If you monitor your Unbound server using the statistics function of “unbound-control”, you will see the counters for the average and maximum utilization of the request-list, and the counters for “overwritten” and “exceed”[5]. As long as the average utilization of the Unbound request-list is less or equal than half of the configured request-list size, your Unbound DNS server is doing fine. If you see the request-list filling up to more than half, and even seeing “overwritten” and “exceed” counter values during the normal production use of the DNS Server (esp. over a longer period of time), it is recommended to investigate the root cause for this high utilization of the request-list. Possible causes for this can be that the DNS servers IP Address is blacklisted, or that Unbound is trying to use IPv6 when there is no real IPv6 connectivity available (in this case, configure “do-ip6: no”).

But in real world production environments, the issue(s) causing the sub-optimal query processing inside Unbound might be difficult to find. We will post our findings in the Men & Mice FAQ System, as well as on the Unbound mailing list. Men & Mice would be happy to assist in if you see issues with the Unbound request-list (send an E-Mail to support@menandmice.com).

[1] This article covers Unbound 1.4.6 and newer. Older versions of Unbound have an issue with the request-list handling that is solved in version 1.4.6.

[2] The request-list is 512 slots per thread when compiled with the build-in event handler, and 1024 when compiled with “libevent” or “libev”.

[3] The 200 msec is also meant to be able to allow at least one roundtrip to an authority server, storing the result in the cache.  So that even if the request could not be completed, some intermediate result has already been cached.  In networks with long ping times (high latency) it is recommended to increase the “jostle-timeout” parameter to be slightly above the ping times to outside authoritative DNS Servers.
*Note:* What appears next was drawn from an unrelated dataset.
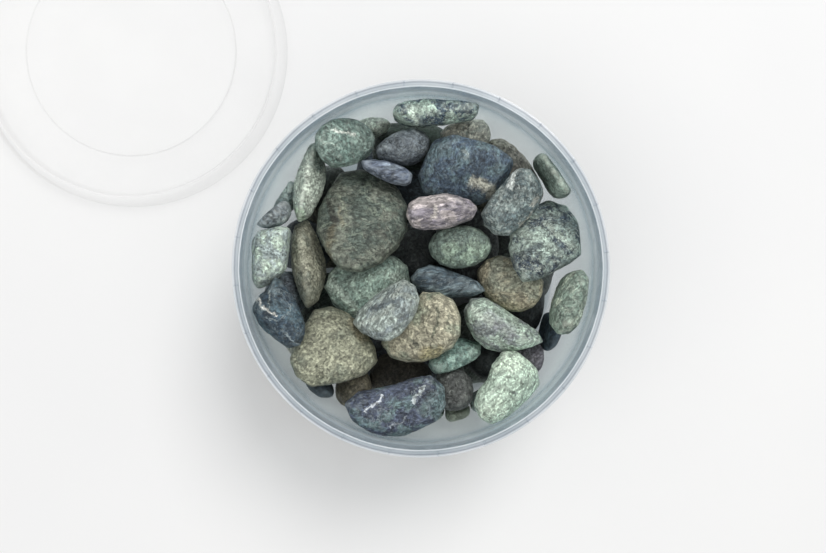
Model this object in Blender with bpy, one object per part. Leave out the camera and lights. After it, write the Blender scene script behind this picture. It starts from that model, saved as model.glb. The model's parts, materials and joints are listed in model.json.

[4] http://en.wikipedia.org/wiki/Thrashing_(computer_science): “In computer science, thrashing is a situation where large amounts of computer resources are used to do a minimal amount of work, with the system in a continual state of resource contention.”

[5] The “total.requestlist.exceeded” counter is also increased if there are too many IP sources asking for a query that is already in the request-list. Unbound then does not allocate extra memory for them.  The total amount is scaled depending on the “num-queries-per-thread”.  The exceeded counter is also increased when the Unbound process is stopped or restarted and  the queries still waiting in the request-list have to be terminated.